By 2.5D, I mean the electric current flows on xy planes (assuming the layer
stack is in z direction) except on vias. In those solvers I mentioned, they typically
assume both the ground plane and dielectrics extend to infinity. (Sonnet uses a different
technique assuming the circuit is inside a metal box). Some of the vendors
claim their tools to be "3D plannar" because they sound better.
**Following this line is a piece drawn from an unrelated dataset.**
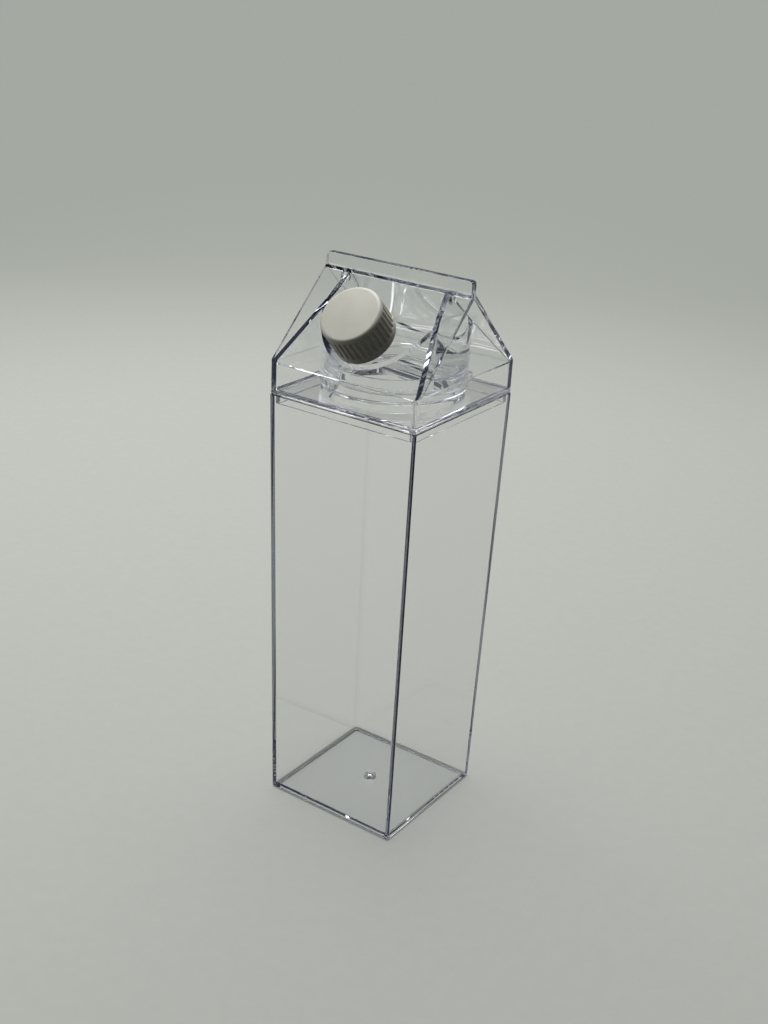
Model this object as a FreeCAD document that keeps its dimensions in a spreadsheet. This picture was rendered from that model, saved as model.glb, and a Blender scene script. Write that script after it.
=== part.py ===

What they
really mean is that tool can handle more complicated cases such as taped
vias rather than restricting to vertical vias only.
I hope this explains it.
-Xingchao Yuan, Ph.D.
Cadence Design Systems, Inc.
> From firstname.lastname@example.org Thu Sep 25 11:00 EDT 1997
> From: "Bob Techentin" <email@example.com>
> Date: Thu, 25 Sep 1997 09:59:53 -0500
> Reply-To: "Techentin, Robert W." <firstname.lastname@example.org>
> X-Mailer: Z-Mail (3.2.1 10oct95)
> To: Xingchao Yuan <yxc>
> Subject: Re: [SI-LIST] : Re: delay lines with PCB traces
> Cc: email@example.com
> Mime-Version: 1.0
> On Sep 25, 10:12am, Xingchao Yuan wrote:
> > Subject: Re: [SI-LIST] : Re: delay lines with PCB traces
> > Michael and Brett:
> > One way to derive a model for the delay lines is to use an 2.5D
> > full-wave Electromagnetic solvers. Commercial available tools
> > include Sonnet from Sonnet Software, MOMENTUM from HP-EEsof,
> > Strata from Ansoft, and IE3D from Zeland.
> What is your definition of 2.5-D? I thought that HP-EEsof Momentum
> was a 2-D Method of Moment Simulator.